While some might criticize the new narrative put forth in Resident Evil, it can't be denied that the creators knew the Resident Evil lore well enough to lean on it time and time again. If you watch this series with a Resident Evil buff who knows the franchise inside and out, prepare to have them explain references to you numerous times, because Resident Evil is full of deep cuts ranging from brief glimpses of weapons and artifacts to off-handed comments that you'll miss if you aren't paying close attention. In that sense, it's the kind of show that'll make you want to revisit the games or fill in the gaps in your library if there's one or two you've skipped out on.

(Photo: Netflix)

Not everything can make the jump from games to TV, however, and the inconsistency between episodes is a clear indicator of that.

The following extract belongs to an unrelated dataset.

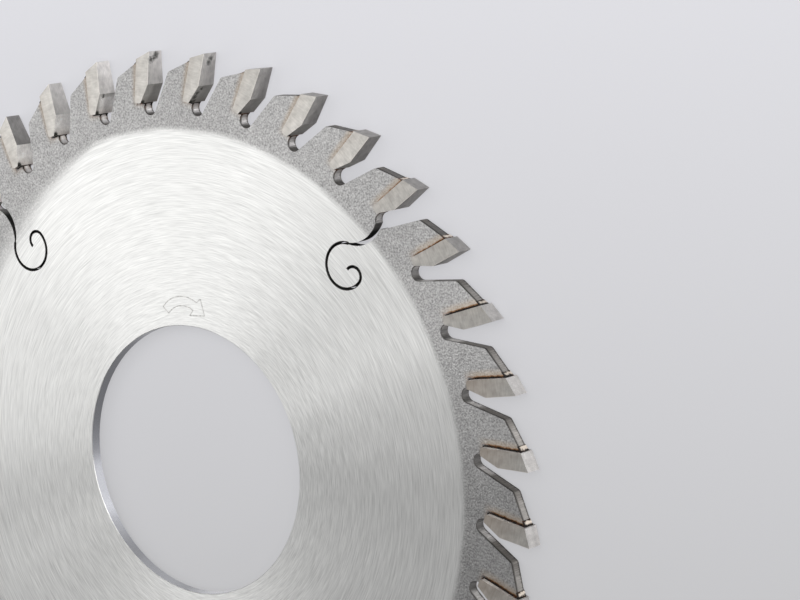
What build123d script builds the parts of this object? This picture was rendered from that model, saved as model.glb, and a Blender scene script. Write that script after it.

In one particular episode, you have a spectacular humans vs. zombies showdown that'll leave you thinking about it for the rest of the series in hopes that something else looks to top it. Immediately after that though is an episode focused largely on the puzzler aspect of Resident Evil where players are deciphering clues and inspecting objects to achieve their goals. It's more of a letdown than a cooldown of an episode and plays out like you're watching someone else trying to figure out a puzzle you already know the answer to. Try as it might to replicate the horror aspect of the source material, Resident Evil's aforementioned plot armor affixed to its protagonists makes only about one in every five or so zombie attacks feel like there's actually a threat of consequences.

Aside from its callbacks and strings to the past, Resident Evil's story is uncharted territory. That doesn't always work in its favor, but honestly, good on the creators for not just rehashing the same stories again which would've likely never met expectations anyway. The liberties taken with the story aren't once that really contradict the past and instead pay great respects to it, and there are enough small setups for future events in the show to reward those who pay attention and those who are familiar with the franchise. Even when it misses, Netflix's Resident Evil is one of the better Resident Evil adaptations and feels worth taking further.

Rating: 3.5 out of 5

Netflix provided all eight episodes of Resident Evil for review purposes.